Publication Details

Lavrisa, Z., Hristov, H., Kelly Gillott, B. & Pravst, I. (2020). Regulating children's exposure to food marketing on television: are the restrictions during children's programmes enough?. Appetite, 154


2020 The Authors Due to rising global rates of childhood obesity, the World Health Organization (WHO) has recommended the adoption of policies to restrict children's exposure to the advertising of unhealthy foods and beverages. In 2017, the Slovenian government introduced regulations to restrict the advertisement of unhealthy foods and beverages during designated children's television programming. The objective of our study was to assess the impact of these regulations on children's exposure to food advertising, including during children's programmes and at peak viewing times for children.
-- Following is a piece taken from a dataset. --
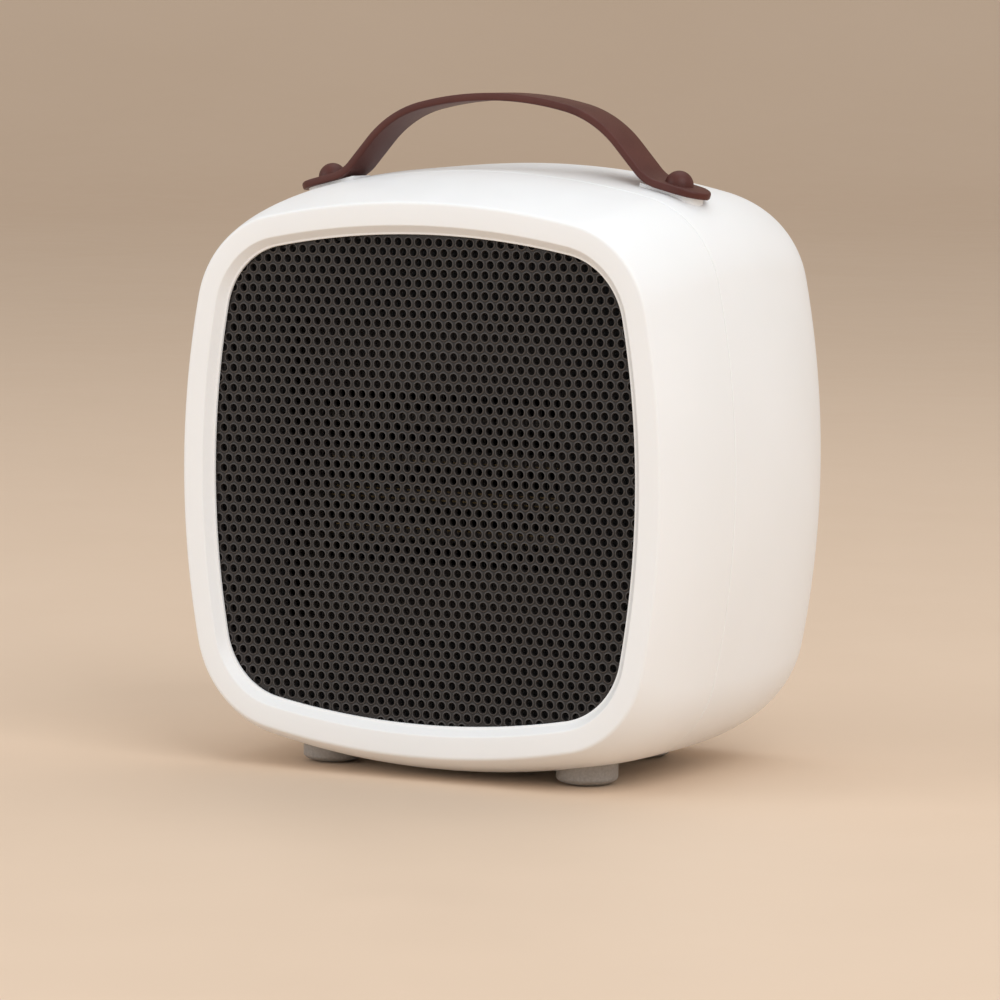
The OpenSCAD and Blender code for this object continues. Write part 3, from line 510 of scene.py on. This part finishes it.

Using a standardised methodology, we investigated a large sample of 6479 food advertisements broadcast during 1652 h of television programming between 2016 and 2018 on the five most popular television channels for children aged 4-9 years. Advertised food products were coded using the WHO Regional Office for Europe Nutrient Profile Model, modified for Slovenia. The average overall frequency of not permitted (unhealthy) food advertising (±SD; standard deviation) per hour was 2.90 ± 3.22 (2016), 2.66 ± 3.55 (2017), or 2.13 ± 3.04 (2018) ads/h/channel. The frequency of not permitted food ads decreased to 0.02 ± 0.01 per h/channel during cartoons and other children's programmes in 2018. The new Slovenian food marketing regulations have reduced the advertising of unhealthy foods during children's programmes. However, children's viewership rates are also high outside of this designated programming and, as such, children's overall exposure to unhealthy food advertising is unlikely to have been reduced considerably by the regulations. Future policy interventions should be planned to cover not only children's programmes but also broadcasting periods that include the greatest numbers of child viewers. The implementation of such policies would be more challenging given that children's peak viewing times often intersect with prime time.